A worried girl sits on a bench alone, head slumped down over her shoulders.

As time allows my mind to think, I can almost hear my mother’s words, echoing in my psyche: “Now son, you made your bed and now you gonna have to lay in it.”

In my mind, that meant no ifs ands or buts about it, my acts were demeaning in such a way that I was to suffer whatever fate for such time until I saw an opportune moment to return to a normal way of life.

As a child, it became ingrained through benign situations such as “Don’t run through the kitchen while that pound cake is in the oven — or it will drop!”  

Of course, I kept running and the vibration from my heavy steps caused the cake to drop and crumble into ruin. Then I was in trouble and had to lay in the hard bed I had made for myself. 

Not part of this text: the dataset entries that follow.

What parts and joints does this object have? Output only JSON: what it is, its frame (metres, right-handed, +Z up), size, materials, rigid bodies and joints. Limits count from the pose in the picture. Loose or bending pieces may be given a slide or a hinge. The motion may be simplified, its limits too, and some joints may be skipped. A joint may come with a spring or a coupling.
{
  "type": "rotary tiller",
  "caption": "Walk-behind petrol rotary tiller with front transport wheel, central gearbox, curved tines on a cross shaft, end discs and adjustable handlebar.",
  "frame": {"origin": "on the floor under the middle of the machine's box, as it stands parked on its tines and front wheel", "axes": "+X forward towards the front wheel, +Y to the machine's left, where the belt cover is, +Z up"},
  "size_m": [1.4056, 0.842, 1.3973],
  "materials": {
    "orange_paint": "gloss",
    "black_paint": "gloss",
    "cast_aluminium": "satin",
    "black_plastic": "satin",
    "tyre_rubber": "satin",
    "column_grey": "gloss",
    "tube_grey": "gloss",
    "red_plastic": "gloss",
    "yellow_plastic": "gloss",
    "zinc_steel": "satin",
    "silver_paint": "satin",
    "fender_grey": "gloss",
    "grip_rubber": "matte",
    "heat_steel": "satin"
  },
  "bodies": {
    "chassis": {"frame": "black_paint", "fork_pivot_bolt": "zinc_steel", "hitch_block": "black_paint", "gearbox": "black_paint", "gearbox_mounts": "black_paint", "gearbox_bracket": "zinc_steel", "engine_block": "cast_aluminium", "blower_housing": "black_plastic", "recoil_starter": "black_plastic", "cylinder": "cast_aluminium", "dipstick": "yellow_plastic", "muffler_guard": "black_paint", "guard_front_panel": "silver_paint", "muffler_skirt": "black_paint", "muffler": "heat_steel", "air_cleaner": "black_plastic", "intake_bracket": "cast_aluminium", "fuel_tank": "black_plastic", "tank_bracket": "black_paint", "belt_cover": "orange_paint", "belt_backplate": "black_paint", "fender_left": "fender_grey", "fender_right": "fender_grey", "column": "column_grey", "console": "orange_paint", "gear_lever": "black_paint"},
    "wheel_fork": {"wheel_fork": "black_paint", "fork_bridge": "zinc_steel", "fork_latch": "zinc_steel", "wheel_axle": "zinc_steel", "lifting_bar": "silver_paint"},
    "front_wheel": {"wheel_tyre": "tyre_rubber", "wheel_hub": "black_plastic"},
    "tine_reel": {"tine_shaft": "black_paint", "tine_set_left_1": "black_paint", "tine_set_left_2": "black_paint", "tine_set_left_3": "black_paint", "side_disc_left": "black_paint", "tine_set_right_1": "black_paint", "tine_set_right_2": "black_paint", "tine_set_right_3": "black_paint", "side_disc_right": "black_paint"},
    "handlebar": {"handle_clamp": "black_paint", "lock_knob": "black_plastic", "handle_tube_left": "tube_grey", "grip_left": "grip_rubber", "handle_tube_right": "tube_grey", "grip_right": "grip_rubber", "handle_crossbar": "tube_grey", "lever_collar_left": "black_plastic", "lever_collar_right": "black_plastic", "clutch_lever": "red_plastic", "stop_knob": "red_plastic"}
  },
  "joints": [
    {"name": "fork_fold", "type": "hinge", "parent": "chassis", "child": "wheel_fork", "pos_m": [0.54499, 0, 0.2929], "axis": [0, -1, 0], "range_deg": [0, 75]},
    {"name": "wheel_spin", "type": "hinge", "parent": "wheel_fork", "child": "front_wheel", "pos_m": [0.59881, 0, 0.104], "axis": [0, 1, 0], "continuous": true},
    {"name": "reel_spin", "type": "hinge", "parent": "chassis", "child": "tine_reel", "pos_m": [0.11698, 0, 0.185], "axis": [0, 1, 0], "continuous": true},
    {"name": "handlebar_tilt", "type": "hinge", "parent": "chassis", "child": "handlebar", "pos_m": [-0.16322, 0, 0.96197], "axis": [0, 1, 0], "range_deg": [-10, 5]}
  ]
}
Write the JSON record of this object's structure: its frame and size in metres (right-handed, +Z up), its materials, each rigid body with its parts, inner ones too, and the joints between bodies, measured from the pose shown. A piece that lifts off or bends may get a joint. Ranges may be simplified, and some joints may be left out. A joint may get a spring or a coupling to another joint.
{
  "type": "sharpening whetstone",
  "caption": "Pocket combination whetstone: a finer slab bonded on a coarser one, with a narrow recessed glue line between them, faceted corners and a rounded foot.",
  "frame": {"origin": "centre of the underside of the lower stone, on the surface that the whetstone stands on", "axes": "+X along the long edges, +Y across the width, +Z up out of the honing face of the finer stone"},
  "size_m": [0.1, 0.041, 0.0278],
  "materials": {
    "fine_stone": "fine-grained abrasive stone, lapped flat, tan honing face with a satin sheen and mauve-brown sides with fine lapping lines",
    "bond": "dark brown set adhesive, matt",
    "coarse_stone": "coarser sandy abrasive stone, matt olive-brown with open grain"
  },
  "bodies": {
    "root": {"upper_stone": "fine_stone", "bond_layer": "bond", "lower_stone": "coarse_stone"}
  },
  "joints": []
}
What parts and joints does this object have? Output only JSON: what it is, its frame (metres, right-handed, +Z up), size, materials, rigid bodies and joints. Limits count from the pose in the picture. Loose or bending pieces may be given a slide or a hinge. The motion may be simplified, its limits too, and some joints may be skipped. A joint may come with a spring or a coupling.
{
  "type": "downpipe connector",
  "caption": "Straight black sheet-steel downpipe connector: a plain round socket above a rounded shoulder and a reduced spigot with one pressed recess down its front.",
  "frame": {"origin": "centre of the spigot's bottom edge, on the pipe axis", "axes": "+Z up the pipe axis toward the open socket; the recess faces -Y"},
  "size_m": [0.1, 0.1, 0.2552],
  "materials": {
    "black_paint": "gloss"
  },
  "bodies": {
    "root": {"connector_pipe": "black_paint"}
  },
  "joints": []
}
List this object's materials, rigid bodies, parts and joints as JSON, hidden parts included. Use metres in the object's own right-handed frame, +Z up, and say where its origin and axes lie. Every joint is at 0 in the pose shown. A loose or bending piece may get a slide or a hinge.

While this adage applies to serious transgressions that may occur in adult life, I too often find myself returning to that “hard bed” state of thinking when I make mistakes. Instead of dealing with trouble, I adapt to a flight response, rather than fight.  

This ends with me prolonging the pain of what I did. And thinking that anything else bad that I experience is somehow deserved. This is learned behavior.  

You have to fight it, to be mindful and put away those negative thoughts that would otherwise bind you up. You must learn to not lay in it or beat up on yourself so much so that it is the governing factor of unforeseen choices or decisions.  

We have to remember that our words have power to create or destroy. We must be ever so  careful with how we project our words on others.  

Instead of flight, we need to embrace a fight mentality and not just stay here in mental mutilation. Don’t stay there on those hard steps too long, because life will never be a crystal stair. Rise above it and embrace positive thoughts and behaviors.